5 stars
Just LOVED this look at a highly believable high-tech future set in the 2050’s that kept me quickly turning pages with awe.
In this imagined future IVF allows for picking parent’s choice among analyzed 5-day old embryos, with “natural” born children at a distinct disadvantage. Parents can choose between the relative strengths of the embryos. Screening for disease vulnerabilities in fertilized eggs has eradicated most inherited diseases. Test tube babies are the norm, and procreative sex a thing of the past. New technology enables any human cell to be transformed into a sperm or egg. An elusive secret cell hacker group, calling themselves the Vault, steals celebrity DNA to either blackmail the celebrity or sell the DNA to the highest bidder who wants to have a celebrity’s child. Smart contact lens have replaced cell phones, which have become viewed as quaint and antiquated.
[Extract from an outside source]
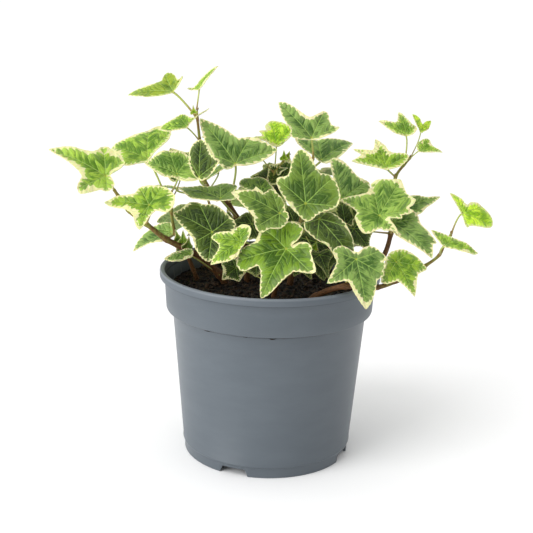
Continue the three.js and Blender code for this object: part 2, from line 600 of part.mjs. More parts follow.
const plant = new THREE.Group();
plant.name = "potted_ivy";
plant.add(pot(), soil());
let leafCount = 0;
for (const [place, vine] of Object.entries(VINES)) {
  plant.add(named(`vine_${place}`, vineGeometry(vine), BARK));
  vine.leaves.forEach((leaf, i) => {
    plant.add(leafMesh(`leaf_${place}_${i + 1}`, leaf, vine, LEAVES[leafCount % LEAVES.length]));
    leafCount += 1;
  });
}

export default plant;
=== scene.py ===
"""A potted variegated ivy: the pot, its soil, the vines and their leaves.

Metres, +Z up. The origin is the centre of the pot's underside, and the front looks along -Y.
The tables are in millimetres. Where a leaf is read from the view, they hold pixels of its picture
and a depth in millimetres.
"""

import math

import bpy
import numpy as np
from mathutils import Matrix, Vector, noise


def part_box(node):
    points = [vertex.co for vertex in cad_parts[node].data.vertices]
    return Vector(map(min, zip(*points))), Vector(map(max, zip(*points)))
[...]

Thorne, a guitar playing teen-throb celebrity, has been threatened in the prior year by the Vault who claimed to have his DNA until he paid them a ransom for it back. He hires Ember, who has self-fashioned herself as a bio-security guard, to follow him on his world-wide concert tour to protect him from more stolen DNA. Quinn, a surrogate for hire, believes she is carrying Thorne’s DNA for a widowed gay man who’s a fan and is about to confront Thorne with this fact. Lily, a recent college grad working for one of the few remaining print magazines needs to find a high-tech story impressive enough for their Editor in Chief, and finds potential in her parent’s decision to have another baby in their 80’s, so called “golden age parenting.”
The plot keeps things moving quickly and absorbingly along, but the real star here is the glimpse into a future that seems all too probable.
Thanks to The Quick Brown Fox & CO, Crooked Lane Books, and NetGalley for an advanced reader’s copy in exchange for an honest review.